Hi @Bob_Carpenter,
Thank you for your insights on this problem. I would like to clarify my issue and ensure that I understand each of the points you mentioned.
I want to use the covariates (de, rei in this case) to inform the group means. I attempted this by using ordered intercepts and calculate group means in likelihood section. However, this approach led to the non-identifiability problem I mentioned earlier.

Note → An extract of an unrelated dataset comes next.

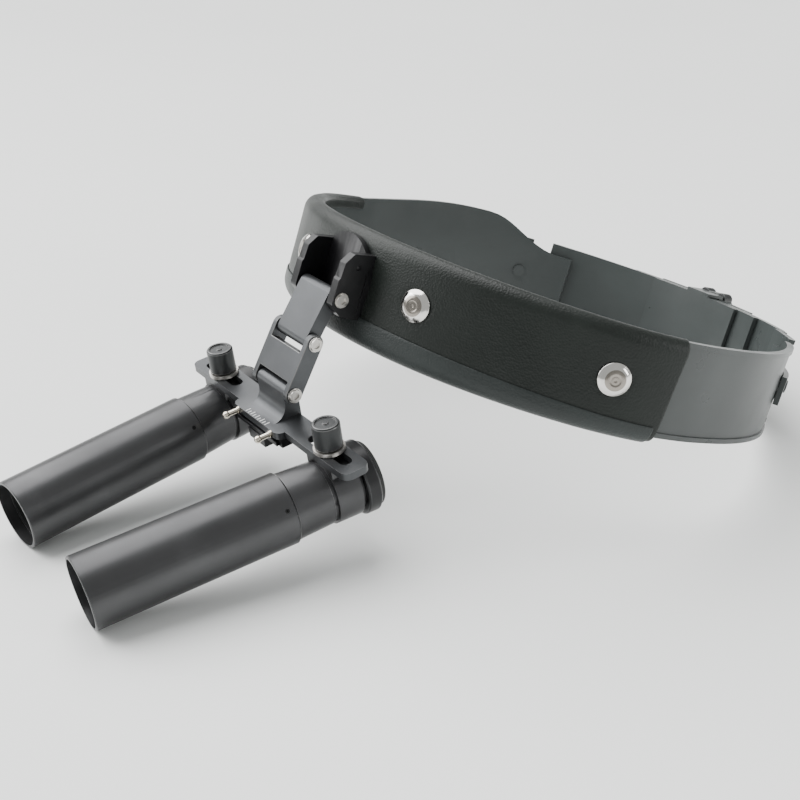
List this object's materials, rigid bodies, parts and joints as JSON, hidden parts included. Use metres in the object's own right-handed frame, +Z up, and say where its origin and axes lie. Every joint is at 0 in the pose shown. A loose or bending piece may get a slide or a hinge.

My original code below:
parameter{
ordered[K] alpha;
...
}
model{
...
// likelihood
for(n in 1:N){
target += log_sum_exp(log(theta[1]) +
lognormal_lpdf(LW[n] | alpha[1] + de[n] * bde1 + rei[n] * brei1 , sigma1),
log(theta[2]) +
lognormal_lpdf(LW[n] | alpha[2] + de[n] * bde2 + rei[n] * brei2 , sigma2));
}
}
Regarding your suggestion to use a more general regression.
tried a similar approach by using covariates to imply group means. However, I encountered several issues and would like to clarify a few points with you.

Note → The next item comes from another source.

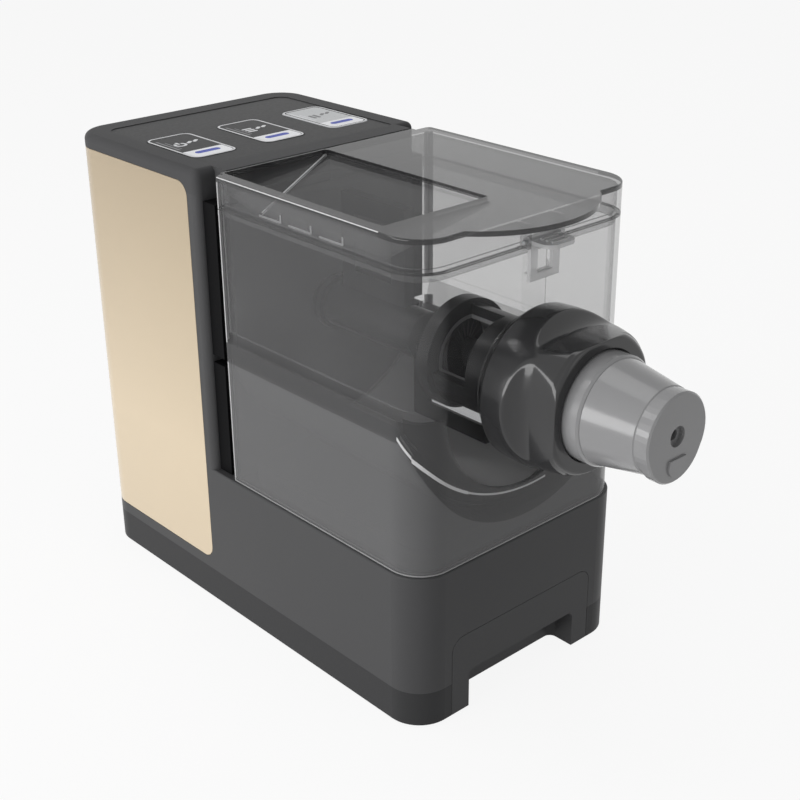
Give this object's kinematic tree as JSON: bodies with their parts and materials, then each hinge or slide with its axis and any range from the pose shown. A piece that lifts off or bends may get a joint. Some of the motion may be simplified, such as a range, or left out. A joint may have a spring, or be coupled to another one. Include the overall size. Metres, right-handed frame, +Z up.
{
  "type": "electric pasta maker",
  "caption": "Countertop electric pasta maker with a motor tower, clear kneading hopper, round extrusion nozzle with locking nut, latched lid, keys and a base drawer.",
  "frame": {"origin": "middle of the bounding box, on the surface that the feet stand on", "axes": "+Z up, the nozzle points along -Y, +X to the right seen from the front"},
  "size_m": [0.176, 0.434, 0.3],
  "materials": {
    "charcoal": "charcoal ABS, fine satin texture",
    "dark_trim": "near-black ABS",
    "panel_gloss": "dark gloss acrylic",
    "champagne": "champagne lacquer, glossy",
    "clear": "smoke-tinted clear polycarbonate",
    "black_pom": "black acetal",
    "grey_pom": "light grey acetal",
    "nut_gloss": "dark gloss ABS",
    "key_light_grey": "light grey ABS",
    "light_strip": "milky light strip",
    "steel": "stainless steel",
    "motor_metal": "zinc-plated can",
    "plate_metal": "cast aluminium",
    "nylon": "natural nylon",
    "brass_gear": "brass",
    "rubber": "black rubber",
    "circuit": "green circuit board"
  },
  "bodies": {
    "base": {"main_casing": "charcoal", "bottom_tray": "charcoal", "rubber_feet": "rubber", "top_cover": "charcoal", "control_panel": "panel_gloss", "side_panel_left": "champagne", "side_panel_right": "champagne", "rear_cover": "dark_trim", "power_inlet": "dark_trim", "cover_screws": "steel", "tray_screws": "steel", "hopper_hooks": "dark_trim", "control_board": "circuit", "power_board": "circuit", "gear_motor": "motor_metal", "gear_plate": "plate_metal", "plate_screws": "steel", "front_bearing": "steel", "rear_bearing": "steel", "shaft_seal": "rubber", "hopper": "clear", "extrusion_tube": "black_pom", "tube_bush": "grey_pom", "nozzle_seal": "rubber", "nozzle": "grey_pom", "nozzle_end_disc": "grey_pom"},
    "mixer": {"drive_shaft": "steel", "drive_gear": "nylon", "mixing_shaft": "black_pom", "auger": "black_pom", "front_blade": "black_pom", "scraper_bar": "steel", "rear_paddle": "black_pom"},
    "rotor": {"motor_shaft": "steel", "motor_pinion": "brass_gear", "cooling_fan": "dark_trim"},
    "lid_body": {"lid": "clear", "pour_tray": "clear", "latch_pin": "steel"},
    "latch_body": {"lid_latch": "clear"},
    "nut_body": {"locking_nut": "nut_gloss"},
    "drawer": {"drawer_front": "charcoal", "drawer_tray": "dark_trim"},
    "power_key_body": {"power_key": "panel_gloss", "power_light": "light_strip"},
    "menu_key_body": {"menu_key": "panel_gloss", "menu_light": "light_strip"},
    "start_key_body": {"start_key": "key_light_grey", "start_light": "light_strip"}
  },
  "joints": [
    {"name": "mixer_spin", "type": "hinge", "parent": "base", "child": "mixer", "pos_m": [0, 0, 0.2025], "axis": [0, 1, 0], "continuous": true},
    {"name": "rotor_spin", "type": "hinge", "parent": "base", "child": "rotor", "pos_m": [0, 0, 0.1425], "axis": [0, 1, 0], "continuous": true},
    {"name": "lid_lift", "type": "slide", "parent": "base", "child": "lid_body", "axis": [0, 0, 1], "range_m": [0, 0.06]},
    {"name": "latch_turn", "type": "hinge", "parent": "lid_body", "child": "latch_body", "pos_m": [0, -0.118, 0.286], "axis": [-1, 0, 0], "range_deg": [0, 25]},
    {"name": "nut_turn", "type": "hinge", "parent": "base", "child": "nut_body", "pos_m": [0, -0.141, 0.2025], "axis": [0, 1, 0], "range_deg": [0, 60]},
    {"name": "drawer_slide", "type": "slide", "parent": "base", "child": "drawer", "axis": [0, -1, 0], "range_m": [0, 0.12]},
    {"name": "power_key_press", "type": "slide", "parent": "base", "child": "power_key_body", "axis": [0, 0, -1], "range_m": [0, 0.0008], "stiffness_N_per_m": 400, "springref_m": -0.0005},
    {"name": "menu_key_press", "type": "slide", "parent": "base", "child": "menu_key_body", "axis": [0, 0, -1], "range_m": [0, 0.0008], "stiffness_N_per_m": 400, "springref_m": -0.0005},
    {"name": "start_key_press", "type": "slide", "parent": "base", "child": "start_key_body", "axis": [0, 0, -1], "range_m": [0, 0.0008], "stiffness_N_per_m": 400, "springref_m": -0.0005}
  ],
  "couplings": [
    {"joint": "rotor_spin", "follows": "mixer_spin", "ratio": -4}
  ]
}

- I tried the softmax function you suggested. I understand that it transforms a vector of values to sum to 1. However, the X[n]*beta expression returns a real number, resulting in an error saying ‘Ill-typed arguments supplied to function softmax.’ Could you clarify what you meant?

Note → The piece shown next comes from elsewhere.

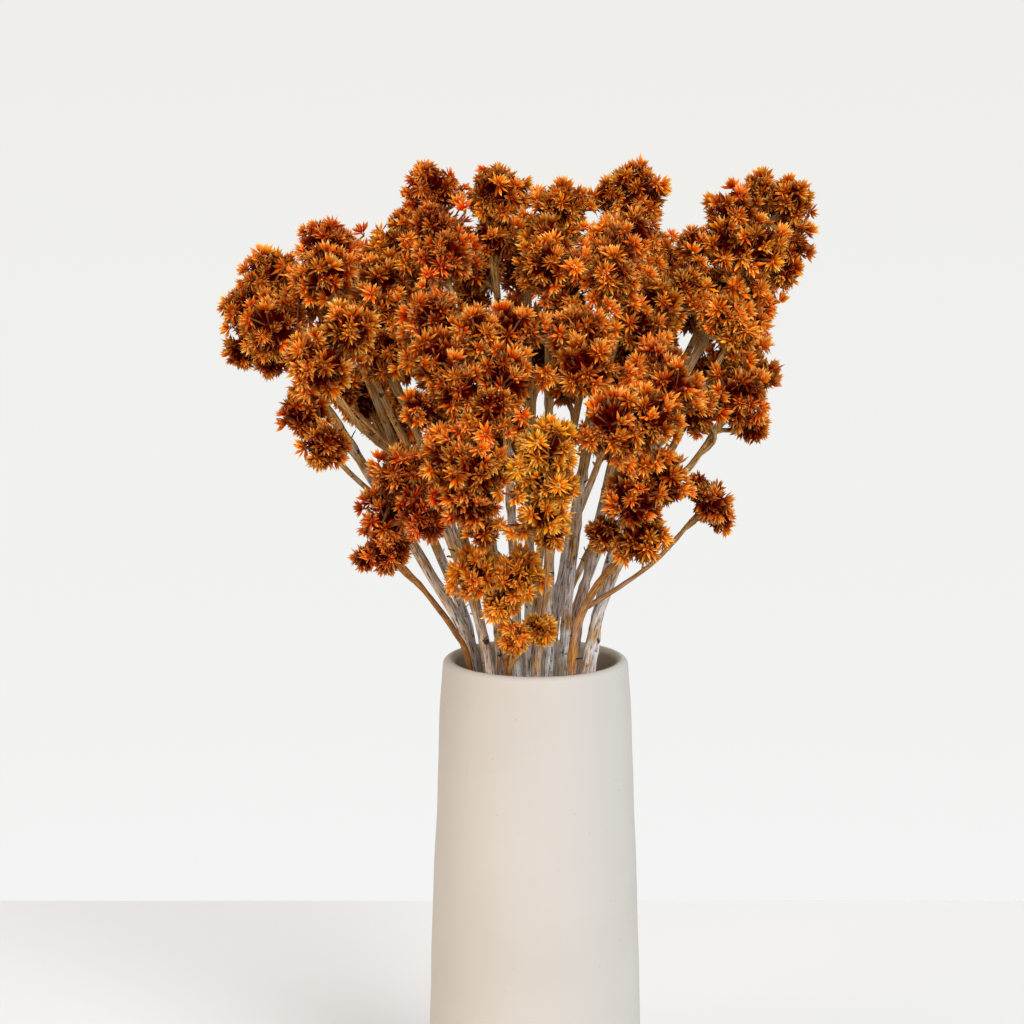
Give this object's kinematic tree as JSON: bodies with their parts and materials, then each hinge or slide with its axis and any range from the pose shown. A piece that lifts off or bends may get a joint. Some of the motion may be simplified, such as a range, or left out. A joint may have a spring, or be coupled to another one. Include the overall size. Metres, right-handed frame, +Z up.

I have seen others use softmax after declaring a theta vector. Is there a difference between directly declaring a theta simplex and using softmax as in my code?
- I tried using the covariates matrix (including a column of 1 to represent the intercept), but I don’t understand how to use your trick of appending a row of 0 in the coefficients, beta. Does N refer to the number of observations or the number of covariates in the model?"
The stan code I have at the moment is below. I try the data matrix and beta (as intercept plus number of covariates). However, I am definitely mis-specify something in the code. Please do not hesitate to point out the errors. Thank you very much.
data {
int<lower=1> K; //number of mixture component (clusters)
int<lower=1> N; // number of observations
int<lower=1> V; // intercept plus number of covariates
vector[N] LW; //measured leaf width
matrix[N, V] CO; // variates matrix
}
parameters {
array[K] vector[V-1] beta_prefix; // Coefficients for intercepts and covariates
simplex[K] theta; // mixture proportion
real<lower=0> sigma1; // dispersion parameter
real<lower=0> sigma2; // dispersion parameter
}
transformed parameters{
// simplex[K] theta; // mixture proportion
// for (n in 1:N){
// for(i in 1:K){
// theta = softmax(CO[n, ] * beta[i]);
// }
// }
array[K] vector[V] beta;
for(i in 1:K){
beta[i] = append_row(beta_prefix[i], 0); // append a 0 to fix identifiability issue
}
}
model {
// priors
for(i in 1:K){
target += normal_lpdf(beta[i] | 0, 1);
}
target += lognormal_lpdf(sigma1 | 0, 2)-
normal_lccdf(0 | 0, 1);
target += lognormal_lpdf(sigma2 | 0, 2)-
normal_lccdf(0 | 0, 1);
target += beta_lpdf(theta | 1, 1);
// likelihood
for(n in 1:N){
target += log_sum_exp(log(theta[1]) +
lognormal_lpdf(LW[n] | CO * beta[1], sigma1),
log(theta[2]) +
lognormal_lpdf(LW[n] | CO * beta[2], sigma2));
}
}
Finally, subtracting a lcdf from a lpdf is a suggestion to deal with non-identifiability from chapter 19.1.1 in this book. I am not using it anymore because I try to solve this with ordered intercept method as applied in brms and in this blog post.
Chieh